器質性とは、症状や疾患が臓器・組織の形態的異常にもとづいて生じている状態とされ器質性精神障害とは、症状や疾患が臓器・組織の形態的異常にもとづいて生じている状態。脳そのものの器質的病変により、または脳以外の身体疾患のために、脳が二次的に障害を受けて何らかの精神障害を起こすことがあり、それを器質性精神障害という。身体疾患に基づく精神障害を症状性精神障害として分けることもある。器質性精神障害の症状の現れ方として主な症状は、認知症(にんちしょう)意識障害で、(中略) 意識障害とは、昏睡(こんすい)と呼ばれる、どんな強い刺激を与えても深く眠ったままで目を覚まさない重度のものから、一見意識清明なように見えるものの、注意力が散漫で、放っておくとぼんやりとして、うとうとするような軽度のレベルまでいろいろな段階がある。 このとき、幻覚(比較的幻視(げんし)が多い)や妄想が生じたり、言動や行動がまとまらず興奮することもしばしばみられ、意識障害ではなく、その他の何らかの精神障害と誤って判断されることもあるので、注意が必要

とされていたからです。

何の関係があるのと思われるかもしれませんが、実は、事件の被害者の男性というのが、6歳の時に脳腫瘍が見つかり左半身に障害を残した経験があると記事に記されていたからです。それは、後述する認定基準の業務以外の心理的負荷及び個体側要因の判断 において何らかの影響を与えた可能性もあるということです。
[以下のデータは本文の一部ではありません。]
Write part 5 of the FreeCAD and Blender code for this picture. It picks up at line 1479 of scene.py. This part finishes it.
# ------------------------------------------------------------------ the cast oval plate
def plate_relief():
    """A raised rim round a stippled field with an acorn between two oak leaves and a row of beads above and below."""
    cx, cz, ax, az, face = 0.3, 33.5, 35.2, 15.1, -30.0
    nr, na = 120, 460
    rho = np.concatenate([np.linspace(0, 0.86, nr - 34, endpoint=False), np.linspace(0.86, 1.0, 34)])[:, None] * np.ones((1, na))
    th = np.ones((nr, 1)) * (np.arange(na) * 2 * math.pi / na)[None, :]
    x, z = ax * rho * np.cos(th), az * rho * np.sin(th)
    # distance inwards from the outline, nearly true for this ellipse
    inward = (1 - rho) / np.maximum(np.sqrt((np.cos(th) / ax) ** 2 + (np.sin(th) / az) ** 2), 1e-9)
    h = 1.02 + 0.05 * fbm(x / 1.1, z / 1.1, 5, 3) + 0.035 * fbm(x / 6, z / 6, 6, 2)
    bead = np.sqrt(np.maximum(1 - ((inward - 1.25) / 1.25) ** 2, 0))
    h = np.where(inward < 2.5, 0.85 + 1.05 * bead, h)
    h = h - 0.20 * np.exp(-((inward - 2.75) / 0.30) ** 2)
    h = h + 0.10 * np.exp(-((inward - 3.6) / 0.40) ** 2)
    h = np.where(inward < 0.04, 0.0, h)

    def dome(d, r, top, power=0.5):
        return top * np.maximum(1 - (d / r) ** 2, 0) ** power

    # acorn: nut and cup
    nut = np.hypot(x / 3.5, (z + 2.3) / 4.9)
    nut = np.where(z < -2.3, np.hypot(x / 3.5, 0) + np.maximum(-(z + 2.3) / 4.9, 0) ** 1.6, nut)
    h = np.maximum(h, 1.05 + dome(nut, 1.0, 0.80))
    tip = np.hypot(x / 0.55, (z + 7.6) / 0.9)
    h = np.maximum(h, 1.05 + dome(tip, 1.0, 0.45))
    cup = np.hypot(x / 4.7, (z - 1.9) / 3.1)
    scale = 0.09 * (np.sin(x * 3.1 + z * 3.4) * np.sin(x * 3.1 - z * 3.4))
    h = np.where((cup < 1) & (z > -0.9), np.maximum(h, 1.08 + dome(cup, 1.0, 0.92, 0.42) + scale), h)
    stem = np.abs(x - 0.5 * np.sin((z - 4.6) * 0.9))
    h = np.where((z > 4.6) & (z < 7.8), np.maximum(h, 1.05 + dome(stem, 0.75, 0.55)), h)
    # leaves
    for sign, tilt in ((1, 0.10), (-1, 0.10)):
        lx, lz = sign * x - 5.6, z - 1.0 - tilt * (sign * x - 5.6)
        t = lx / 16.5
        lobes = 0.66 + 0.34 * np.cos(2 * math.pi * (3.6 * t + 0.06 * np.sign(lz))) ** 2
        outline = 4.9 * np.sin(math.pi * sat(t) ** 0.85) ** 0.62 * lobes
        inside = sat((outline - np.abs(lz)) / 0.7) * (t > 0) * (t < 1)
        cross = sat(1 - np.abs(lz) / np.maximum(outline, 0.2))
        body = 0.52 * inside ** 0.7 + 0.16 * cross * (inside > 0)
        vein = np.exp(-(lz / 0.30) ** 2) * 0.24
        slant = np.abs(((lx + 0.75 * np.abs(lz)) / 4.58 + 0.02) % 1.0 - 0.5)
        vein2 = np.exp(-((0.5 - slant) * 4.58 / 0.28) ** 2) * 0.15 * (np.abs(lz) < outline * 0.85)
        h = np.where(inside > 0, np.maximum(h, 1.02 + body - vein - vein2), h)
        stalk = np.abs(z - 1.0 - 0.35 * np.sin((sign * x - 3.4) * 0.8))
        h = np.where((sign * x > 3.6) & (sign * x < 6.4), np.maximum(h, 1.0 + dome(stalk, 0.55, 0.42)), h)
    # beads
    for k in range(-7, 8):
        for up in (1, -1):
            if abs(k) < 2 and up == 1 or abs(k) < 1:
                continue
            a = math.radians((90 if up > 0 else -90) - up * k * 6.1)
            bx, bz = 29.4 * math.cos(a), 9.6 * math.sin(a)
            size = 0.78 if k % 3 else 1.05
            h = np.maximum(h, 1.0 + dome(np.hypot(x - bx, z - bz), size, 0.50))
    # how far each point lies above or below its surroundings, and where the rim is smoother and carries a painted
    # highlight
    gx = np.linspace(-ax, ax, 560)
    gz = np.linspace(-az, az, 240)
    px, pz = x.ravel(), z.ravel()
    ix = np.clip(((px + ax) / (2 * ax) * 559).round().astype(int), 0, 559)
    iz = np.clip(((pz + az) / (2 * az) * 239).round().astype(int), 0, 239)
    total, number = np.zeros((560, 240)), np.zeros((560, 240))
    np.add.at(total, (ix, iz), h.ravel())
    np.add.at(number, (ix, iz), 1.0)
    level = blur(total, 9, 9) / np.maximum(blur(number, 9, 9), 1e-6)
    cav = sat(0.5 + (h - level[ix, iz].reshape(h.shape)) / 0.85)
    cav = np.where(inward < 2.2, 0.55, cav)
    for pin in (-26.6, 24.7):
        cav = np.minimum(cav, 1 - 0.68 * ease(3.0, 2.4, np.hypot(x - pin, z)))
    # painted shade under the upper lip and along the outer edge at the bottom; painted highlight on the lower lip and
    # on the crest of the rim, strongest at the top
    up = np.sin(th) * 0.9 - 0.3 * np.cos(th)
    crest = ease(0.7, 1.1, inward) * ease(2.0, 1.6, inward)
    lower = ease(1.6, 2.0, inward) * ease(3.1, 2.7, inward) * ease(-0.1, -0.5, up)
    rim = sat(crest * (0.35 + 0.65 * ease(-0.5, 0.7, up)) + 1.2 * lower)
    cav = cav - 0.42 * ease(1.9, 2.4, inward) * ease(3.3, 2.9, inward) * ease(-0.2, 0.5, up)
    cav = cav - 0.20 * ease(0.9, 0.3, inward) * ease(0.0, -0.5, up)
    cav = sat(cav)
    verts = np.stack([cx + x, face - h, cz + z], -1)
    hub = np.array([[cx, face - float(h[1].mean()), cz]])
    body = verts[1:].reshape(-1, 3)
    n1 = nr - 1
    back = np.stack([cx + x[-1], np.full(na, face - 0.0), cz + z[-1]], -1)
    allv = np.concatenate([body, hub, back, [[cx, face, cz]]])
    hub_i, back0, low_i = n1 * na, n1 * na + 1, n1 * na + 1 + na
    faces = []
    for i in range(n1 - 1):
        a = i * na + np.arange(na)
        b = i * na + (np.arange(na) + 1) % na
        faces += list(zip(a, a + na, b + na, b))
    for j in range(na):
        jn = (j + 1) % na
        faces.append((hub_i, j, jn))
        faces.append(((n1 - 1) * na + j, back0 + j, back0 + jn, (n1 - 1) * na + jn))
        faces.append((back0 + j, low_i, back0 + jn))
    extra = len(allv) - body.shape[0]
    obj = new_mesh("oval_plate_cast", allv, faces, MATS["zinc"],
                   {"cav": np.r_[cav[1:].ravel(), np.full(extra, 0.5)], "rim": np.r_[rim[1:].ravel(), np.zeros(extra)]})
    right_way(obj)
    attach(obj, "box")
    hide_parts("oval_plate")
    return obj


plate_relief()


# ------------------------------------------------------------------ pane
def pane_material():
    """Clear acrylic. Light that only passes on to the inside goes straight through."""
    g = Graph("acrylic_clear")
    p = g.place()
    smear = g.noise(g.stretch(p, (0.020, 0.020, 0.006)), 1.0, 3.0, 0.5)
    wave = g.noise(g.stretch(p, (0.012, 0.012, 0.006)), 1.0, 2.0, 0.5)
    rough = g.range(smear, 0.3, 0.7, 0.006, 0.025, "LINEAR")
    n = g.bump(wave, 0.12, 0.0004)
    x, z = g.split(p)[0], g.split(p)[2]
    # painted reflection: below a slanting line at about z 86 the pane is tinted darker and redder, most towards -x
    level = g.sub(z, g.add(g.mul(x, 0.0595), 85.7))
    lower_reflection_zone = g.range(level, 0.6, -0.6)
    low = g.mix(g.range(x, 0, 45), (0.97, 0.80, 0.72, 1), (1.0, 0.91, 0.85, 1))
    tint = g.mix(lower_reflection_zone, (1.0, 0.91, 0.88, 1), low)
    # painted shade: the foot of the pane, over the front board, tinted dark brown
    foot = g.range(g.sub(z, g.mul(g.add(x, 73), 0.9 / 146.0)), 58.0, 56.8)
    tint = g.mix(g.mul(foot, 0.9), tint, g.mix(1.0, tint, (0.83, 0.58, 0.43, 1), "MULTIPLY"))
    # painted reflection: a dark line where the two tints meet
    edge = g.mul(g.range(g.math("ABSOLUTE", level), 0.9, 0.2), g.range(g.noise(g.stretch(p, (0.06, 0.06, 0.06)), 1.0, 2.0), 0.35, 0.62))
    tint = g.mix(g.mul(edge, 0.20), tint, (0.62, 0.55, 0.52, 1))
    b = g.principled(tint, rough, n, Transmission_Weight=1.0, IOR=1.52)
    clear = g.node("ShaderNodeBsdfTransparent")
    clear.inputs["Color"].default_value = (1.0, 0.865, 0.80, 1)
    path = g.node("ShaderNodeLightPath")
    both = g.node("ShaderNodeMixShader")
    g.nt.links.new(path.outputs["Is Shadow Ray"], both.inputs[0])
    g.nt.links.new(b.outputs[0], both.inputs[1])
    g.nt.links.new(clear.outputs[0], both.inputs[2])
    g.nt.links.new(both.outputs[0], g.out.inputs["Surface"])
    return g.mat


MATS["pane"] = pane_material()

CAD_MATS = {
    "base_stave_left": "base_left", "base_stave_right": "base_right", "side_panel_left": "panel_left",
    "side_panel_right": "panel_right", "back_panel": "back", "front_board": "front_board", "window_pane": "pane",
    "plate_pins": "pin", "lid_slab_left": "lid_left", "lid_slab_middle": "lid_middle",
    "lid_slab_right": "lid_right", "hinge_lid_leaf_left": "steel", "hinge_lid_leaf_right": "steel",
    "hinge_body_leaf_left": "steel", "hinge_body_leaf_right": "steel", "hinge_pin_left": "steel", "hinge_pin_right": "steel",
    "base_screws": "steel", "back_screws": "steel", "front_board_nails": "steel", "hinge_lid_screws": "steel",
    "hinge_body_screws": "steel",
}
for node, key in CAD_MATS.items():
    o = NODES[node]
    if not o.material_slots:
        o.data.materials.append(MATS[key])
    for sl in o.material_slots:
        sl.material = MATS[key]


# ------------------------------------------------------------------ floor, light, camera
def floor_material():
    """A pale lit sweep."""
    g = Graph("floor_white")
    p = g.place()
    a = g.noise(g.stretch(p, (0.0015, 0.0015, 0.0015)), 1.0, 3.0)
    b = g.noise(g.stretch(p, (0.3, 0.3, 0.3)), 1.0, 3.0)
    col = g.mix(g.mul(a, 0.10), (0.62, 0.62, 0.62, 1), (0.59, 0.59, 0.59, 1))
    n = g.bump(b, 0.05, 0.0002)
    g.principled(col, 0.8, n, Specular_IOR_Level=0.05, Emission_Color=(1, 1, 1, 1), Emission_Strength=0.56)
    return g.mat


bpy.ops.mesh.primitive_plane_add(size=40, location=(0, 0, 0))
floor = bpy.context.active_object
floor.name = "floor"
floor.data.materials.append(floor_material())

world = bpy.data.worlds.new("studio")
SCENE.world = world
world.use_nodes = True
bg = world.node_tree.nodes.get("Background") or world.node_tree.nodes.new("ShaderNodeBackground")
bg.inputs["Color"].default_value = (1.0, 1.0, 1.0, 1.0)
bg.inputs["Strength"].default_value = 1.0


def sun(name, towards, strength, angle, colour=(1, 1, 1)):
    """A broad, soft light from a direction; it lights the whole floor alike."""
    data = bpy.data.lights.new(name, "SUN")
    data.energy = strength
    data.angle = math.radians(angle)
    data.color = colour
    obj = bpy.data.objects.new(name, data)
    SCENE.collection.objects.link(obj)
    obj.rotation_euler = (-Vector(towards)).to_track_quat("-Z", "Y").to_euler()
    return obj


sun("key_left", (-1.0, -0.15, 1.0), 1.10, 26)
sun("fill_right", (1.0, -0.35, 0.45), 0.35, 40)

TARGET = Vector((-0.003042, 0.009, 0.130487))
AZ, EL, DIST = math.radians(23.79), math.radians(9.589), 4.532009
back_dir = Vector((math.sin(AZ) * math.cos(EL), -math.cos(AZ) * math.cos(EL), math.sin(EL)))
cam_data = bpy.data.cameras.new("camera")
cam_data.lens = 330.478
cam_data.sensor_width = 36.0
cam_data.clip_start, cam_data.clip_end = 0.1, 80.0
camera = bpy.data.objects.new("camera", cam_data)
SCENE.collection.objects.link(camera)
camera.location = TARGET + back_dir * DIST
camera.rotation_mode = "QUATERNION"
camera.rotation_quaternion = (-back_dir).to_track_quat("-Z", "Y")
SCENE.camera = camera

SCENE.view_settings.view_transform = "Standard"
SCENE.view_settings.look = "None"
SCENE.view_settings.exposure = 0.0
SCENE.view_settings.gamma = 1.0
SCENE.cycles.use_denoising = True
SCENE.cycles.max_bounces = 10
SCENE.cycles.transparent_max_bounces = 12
とにかく、1番目の要件対象疾病を発病しているということが必要です。

そして、その次に2番目の要件

その対象疾病の発病前おおむね6カ月間の間に業務による強い心理的負荷が認められることが必要です。

その心理的負荷の程度の判断には、認定基準の別添の(別表1)「業務による心理的負荷評価表」指標として、その強度を「強」、 「中」、「弱」の三段階に区分することにより行われることになります。

当然、強い心理的負荷が要件ですので、ここでは、「強」と判断されなければなりません。そして、その「強」と判断された心理的負荷により発病した疾病が、

次の、3番目の要件

業務以外の心理的負荷及び個体側要因により対象疾病を発病したとは認め られないことという要件を満たすと、その精神障害業務起因性が認められる、つまり労災認定されるということになります。

次回は、2番目の要件判断の指標となる「業務による心理的負荷評価表」について見ていきたいと思います。

 

 

 

 

 

 

 

*1:業務起因性:業務に内在する危険有害性が現実化したと経験則上認められること

*2:※ちなみに、労災認定基準では「覚悟の自殺は認定しない」としているので、自殺をすれば家族に労災補償が下りると勘違いして自殺する労働者がいないことを願う。

*3:※、労規則別表第1の2第9号には「人の生命に関わる事故への遭遇その他心理的に過度の負担を与える事象を伴う業務による精神及び行動の障害又はこれらに付随する疾病」が掲げられている。